Equally important to the scientific establishment are state research institutes. These organizations are agencies of the state, they are charged with performing research with relevance to development, with health and agriculture the two most important content areas. They are linked to ministries, councils, and international agencies as well as systems (such as Extension Services in agriculture) that deliver technology to users—again based on a model from the developed world.

3. Relationships Between Science And Development

The popularity of dependency arguments and the resurgence of interest in indigenous forms of knowledge implies continued competition for older views of the uniformly positive effects of science. Institutional theory provides an alternative account of the spread of science and its organizational forms. But two features of current scholarship may prove more significant in the long run.

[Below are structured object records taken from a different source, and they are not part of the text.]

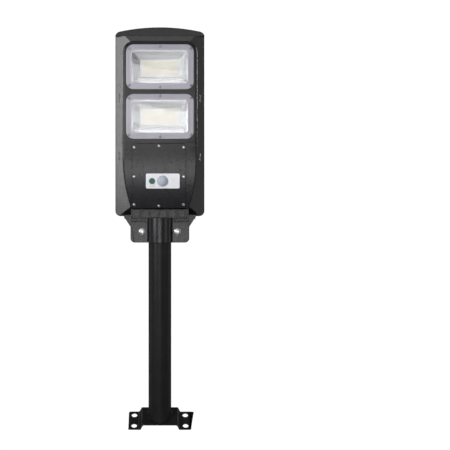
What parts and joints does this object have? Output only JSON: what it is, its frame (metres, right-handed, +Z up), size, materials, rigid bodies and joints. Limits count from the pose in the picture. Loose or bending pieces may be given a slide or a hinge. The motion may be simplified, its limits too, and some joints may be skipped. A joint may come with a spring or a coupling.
{
  "type": "solar street lamp",
  "caption": "All-in-one solar street lamp: plastic head with two LED windows and a rear solar panel, clamped to a tube arm with a wall bracket.",
  "frame": {"origin": "where the arm's axis meets the wall plane, at the bracket's back", "axes": "+Z up along the arm, -Y the way the LED windows face, +Y the way the solar panel faces, +X to the right seen from the light side"},
  "size_m": [0.19, 0.0594, 0.8507],
  "materials": {
    "black_abs": "moulded black ABS, fine satin grain",
    "black_steel": "black powder coat",
    "zinc_steel": "bright zinc-plated steel",
    "dull_steel": "dark nickel plate",
    "clear_cover": "clear polycarbonate, moulded",
    "mirror_tray": "vacuum-metallised plastic",
    "led_board_white": "white solder mask on aluminium",
    "led_phosphor": "pale yellow phosphor",
    "panel_glass": "clear laminate",
    "cell_blue": "blue polycrystalline silicon",
    "ribbon": "tinned copper ribbon",
    "sheet_white": "white laminate",
    "rubber_black": "silicone rubber",
    "rubber_grey": "grey silicone rubber",
    "label_white": "printed film, plain white",
    "dome_white": "milky polyethylene",
    "button_green": "green silicone rubber",
    "circuit_green": "green solder mask",
    "dark_parts": "black component bodies",
    "sensor_can": "plated can",
    "cell_wrap": "blue heat-shrink wrap",
    "nickel": "nickel strip",
    "wire_red": "wire insulation",
    "plug_ivory": "nylon"
  },
  "bodies": {
    "arm": {"wall_bracket": "black_steel", "pole": "black_steel", "weld_bead": "black_steel"},
    "head": {"housing": "black_abs", "clamp_front": "black_abs", "clamp_bolts": "zinc_steel", "clamp_nuts": "zinc_steel", "clamp_washers": "zinc_steel", "sleeve_screws": "zinc_steel", "panel_seal": "rubber_black", "panel_backsheet": "sheet_white", "solar_cells": "cell_blue", "cell_ribbons": "ribbon", "panel_glass": "panel_glass", "panel_terminals": "dark_parts", "corner_retainers": "black_abs", "retainer_screws": "zinc_steel", "lens_upper": "clear_cover", "lens_lower": "clear_cover", "lens_gasket_upper": "rubber_grey", "lens_gasket_lower": "rubber_grey", "lens_screws": "dull_steel", "reflector_upper": "mirror_tray", "reflector_lower": "mirror_tray", "led_board_upper": "led_board_white", "led_board_lower": "led_board_white", "leds_upper": "led_phosphor", "leds_lower": "led_phosphor", "led_board_screws": "zinc_steel", "battery_cover": "black_abs", "cover_gasket": "rubber_black", "cover_screws": "zinc_steel", "sensor_label": "label_white", "pir_lens": "dome_white", "pir_sensor": "sensor_can", "control_board": "circuit_green", "board_components": "dark_parts", "board_screws": "zinc_steel", "button_switch": "dark_parts", "battery_cells": "cell_wrap", "battery_tray": "dark_parts", "cell_strips": "nickel", "protection_board": "circuit_green", "battery_leads": "wire_red", "panel_leads": "wire_red", "led_leads_upper": "wire_red", "led_leads_lower": "wire_red", "lead_plugs": "plug_ivory"},
    "power_button": {"power_button": "button_green"}
  },
  "joints": [
    {"name": "head_swivel", "type": "hinge", "parent": "arm", "child": "head", "pos_m": [0, 0, 0.403], "axis": [0, 0, 1], "continuous": true},
    {"name": "button_press", "type": "slide", "parent": "head", "child": "power_button", "axis": [0, 0.9934, 0.115], "range_m": [0, 0.0008], "stiffness_N_per_m": 1200, "springref_m": -0.0004}
  ]
}
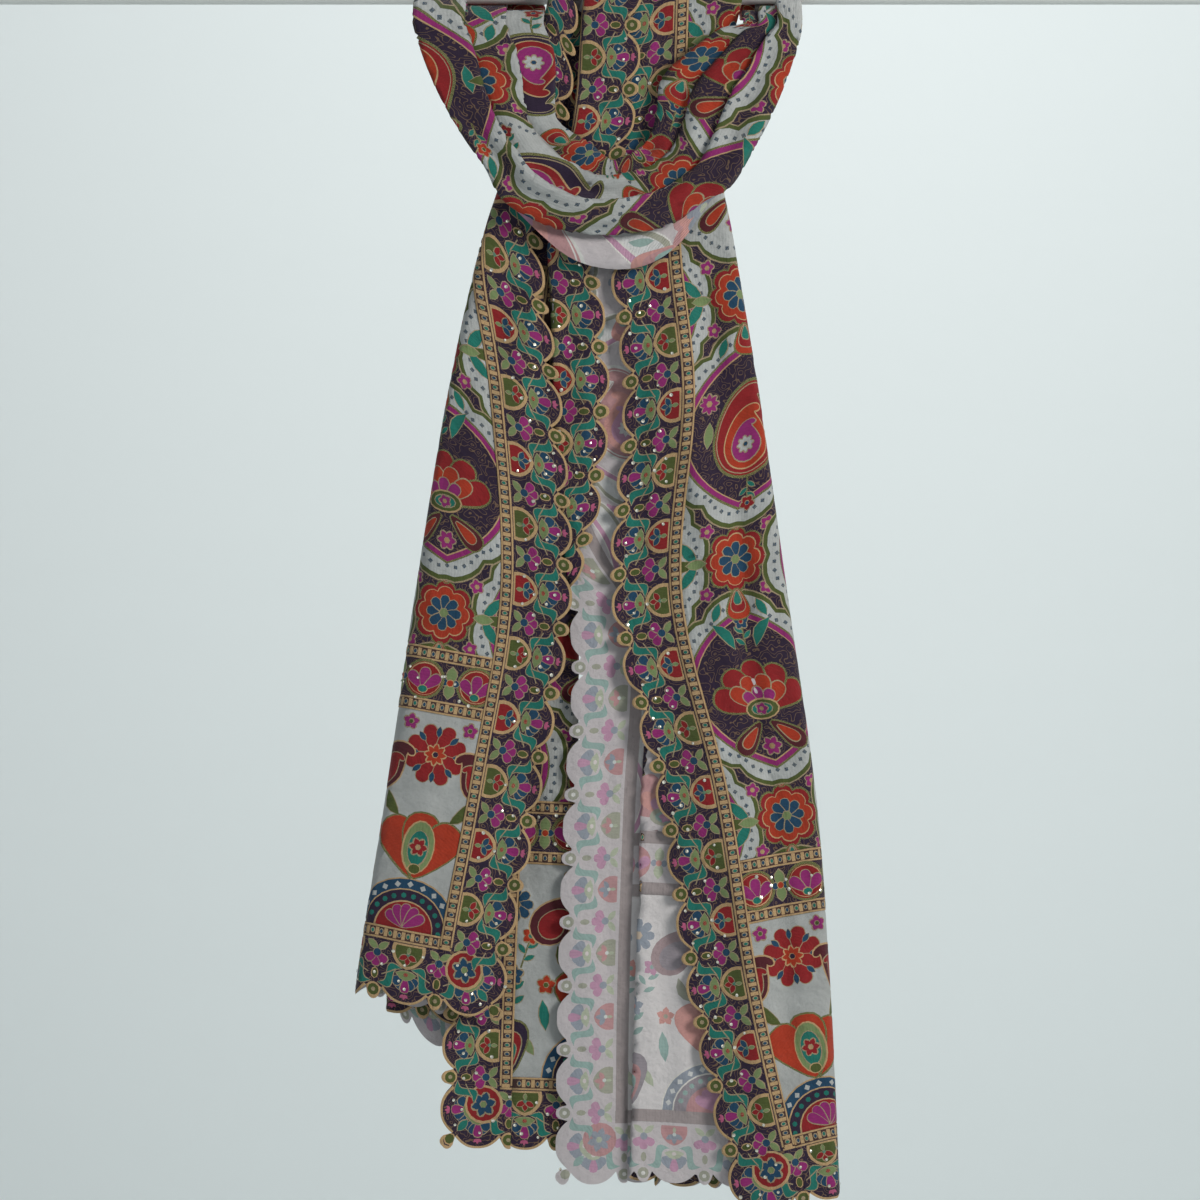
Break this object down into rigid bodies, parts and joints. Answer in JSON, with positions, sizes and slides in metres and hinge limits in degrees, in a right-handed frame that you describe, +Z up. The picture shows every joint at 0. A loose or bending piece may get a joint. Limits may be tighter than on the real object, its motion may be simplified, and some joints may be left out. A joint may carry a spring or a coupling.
{
  "type": "embroidered dupatta hitched on a rod",
  "caption": "Long scalloped embroidered shawl folded in half and hitched on a plain round rod, its two pleated ends hanging.",
  "frame": {"origin": "middle of the rod's axis, where the rod is held up", "axes": "+X along the rod to the viewer's right, +Z up, -Y towards the front where the bight crosses the tails"},
  "size_m": [1.1, 0.0971, 1.1157],
  "materials": {
    "field_cloth": "fabric",
    "border_cloth": "fabric",
    "rod_paint": "satin"
  },
  "bodies": {
    "root": {"rod": "rod_paint", "bight_band": "field_cloth", "arm_left": "field_cloth", "arm_right": "field_cloth", "wrap_left": "field_cloth", "wrap_right": "field_cloth", "neck_left": "field_cloth", "neck_right": "field_cloth", "field_left": "field_cloth", "field_right": "field_cloth", "end_panel_left": "field_cloth", "end_panel_right": "field_cloth", "cross_band_left": "border_cloth", "hem_border_left": "border_cloth", "front_border_left": "border_cloth", "back_border_left": "border_cloth", "cross_band_right": "border_cloth", "hem_border_right": "border_cloth", "front_border_right": "border_cloth", "back_border_right": "border_cloth"}
  },
  "joints": []
}
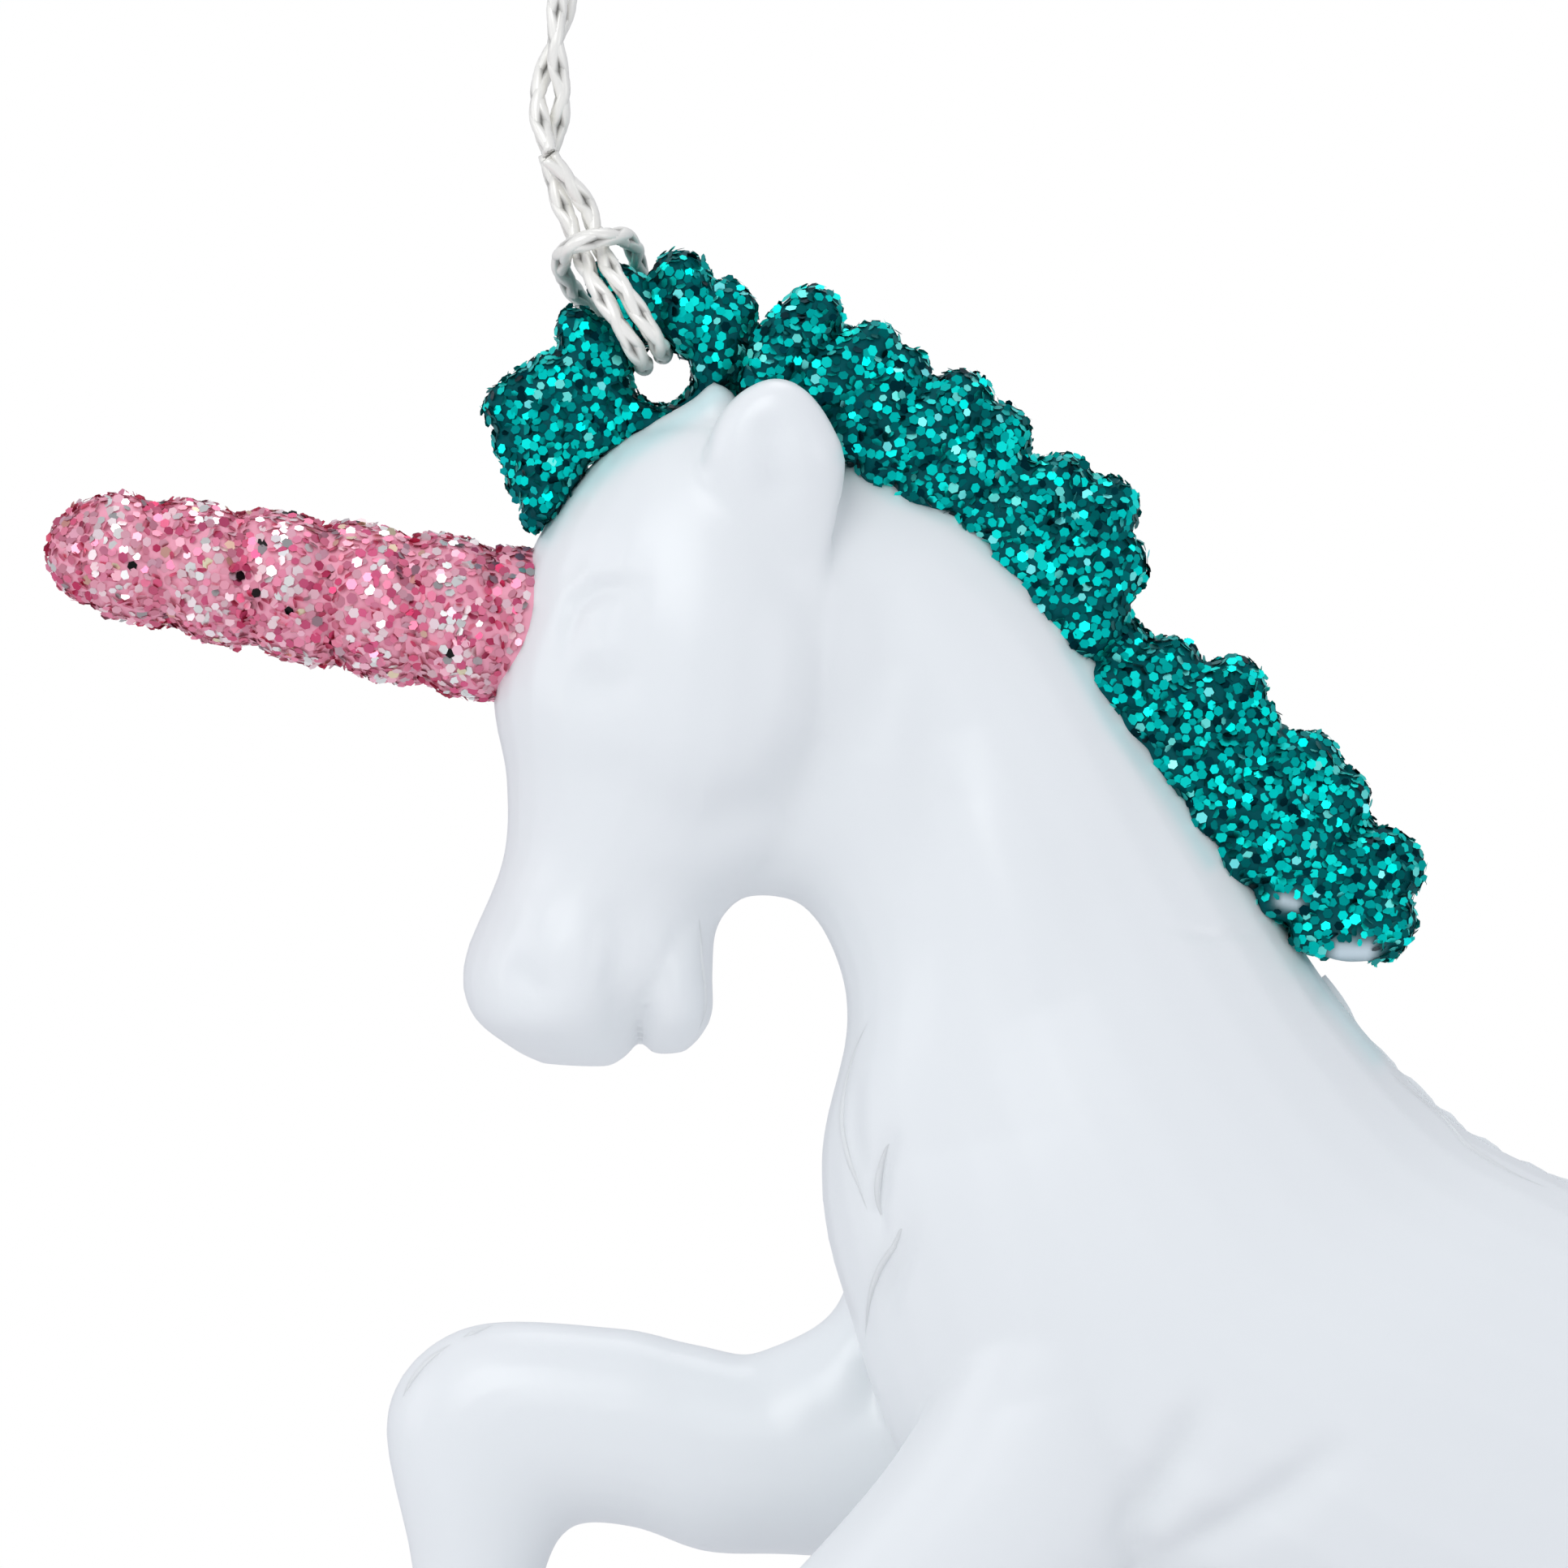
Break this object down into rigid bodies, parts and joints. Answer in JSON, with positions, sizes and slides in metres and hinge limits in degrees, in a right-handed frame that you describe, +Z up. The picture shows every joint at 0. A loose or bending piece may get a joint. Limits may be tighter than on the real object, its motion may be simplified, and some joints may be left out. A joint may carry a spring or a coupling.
{
  "type": "unicorn hanging ornament",
  "caption": "Prancing unicorn figurine in glossy white plastic with a glittered mane, tail and spiral horn, hung from a cord loop hitched through the forelock.",
  "frame": {"origin": "inside of the top of the hanging loop, where a hook bears", "axes": "head towards -X, the figurine's left side towards -Y, +Z up; the two body mouldings meet on y = 0"},
  "size_m": [0.1069, 0.023, 0.1795],
  "materials": {
    "body": "glossy milky white",
    "horn": "pink and silver hexagonal glitter under clear varnish",
    "hair": "teal hexagonal glitter under clear varnish",
    "cord": "braided, metallic silver"
  },
  "bodies": {
    "figurine": {"body_near_half": "body", "body_far_half": "body", "horn": "horn", "forelock": "hair", "mane_crest": "hair", "tail": "hair", "cord_hitch": "cord"},
    "cord_neck": {"cord_neck": "cord"},
    "cord_loop": {"cord_left_strand": "cord", "cord_right_strand": "cord", "cord_end_knot": "cord"}
  },
  "joints": [
    {"name": "cord_tilt", "type": "hinge", "parent": "figurine", "child": "cord_neck", "pos_m": [-0.00085, 0, -0.06241], "axis": [1, 0, 0], "range_deg": [-60, 60]},
    {"name": "loop_swing", "type": "hinge", "parent": "cord_neck", "child": "cord_loop", "pos_m": [-0.0023, 0, -0.05893], "axis": [0, 1, 0], "range_deg": [-60, 60]}
  ]
}
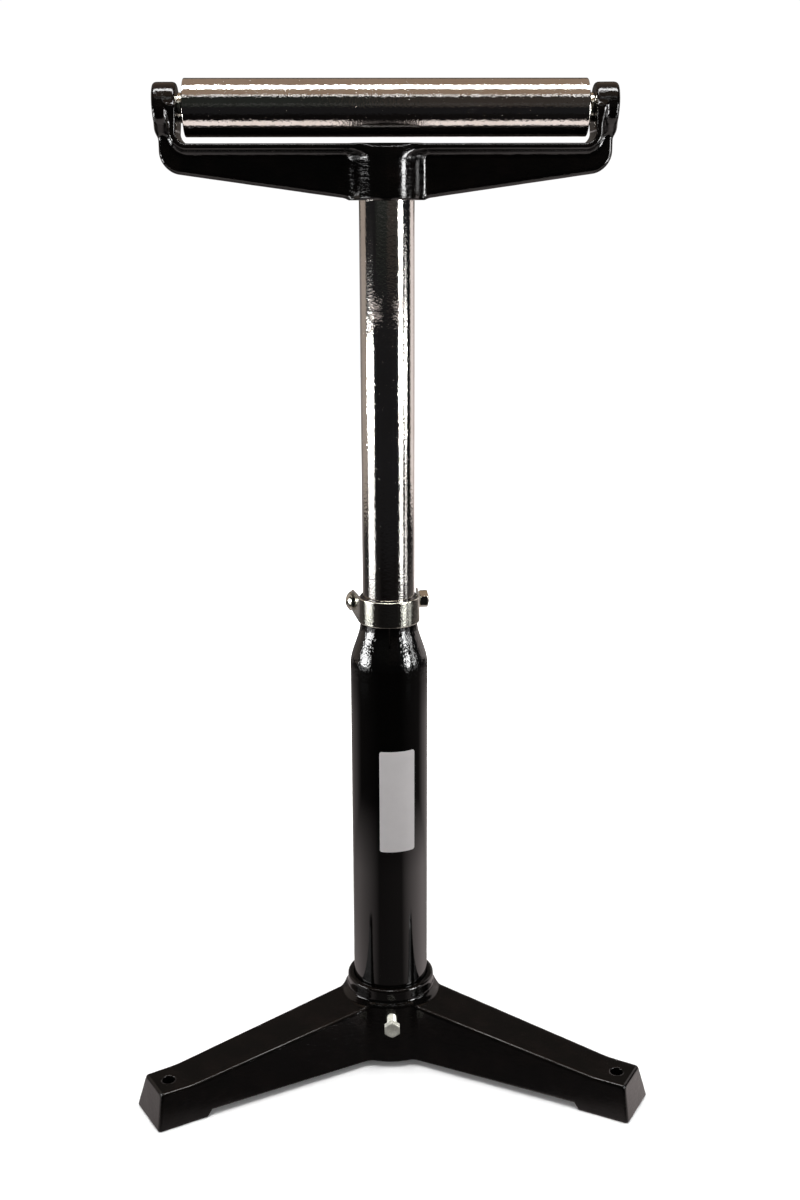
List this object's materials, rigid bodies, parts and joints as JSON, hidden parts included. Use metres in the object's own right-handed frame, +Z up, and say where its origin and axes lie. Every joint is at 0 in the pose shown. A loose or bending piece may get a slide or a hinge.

First, extreme diversity exists among developing areas in terms of their economic, social, and cultural patterns. It makes decreasing sense to speak of

‘development’ as an area of study. Latin American nations, for example, are generally far better positioned than the nations of sub-Saharan Africa. There is even wide variation within countries, as the case of India makes clear. While much of India qualifies as a developing area, it is among the world’s top producers of scientific work, has a technically skilled, English-speaking labor force second only to the US, and is a leading exporter of computer software for corporations.

Second, ‘science’ is viewed as having many dimensions, many effects, and fuzzy institutional boundaries, but it is always a feature of the modern, industrial, interconnected world. Science cannot be the cause of modernization because, in its diverse institutional articulations and its evolving fit with society, science exemplifies the meaning of modernization itself.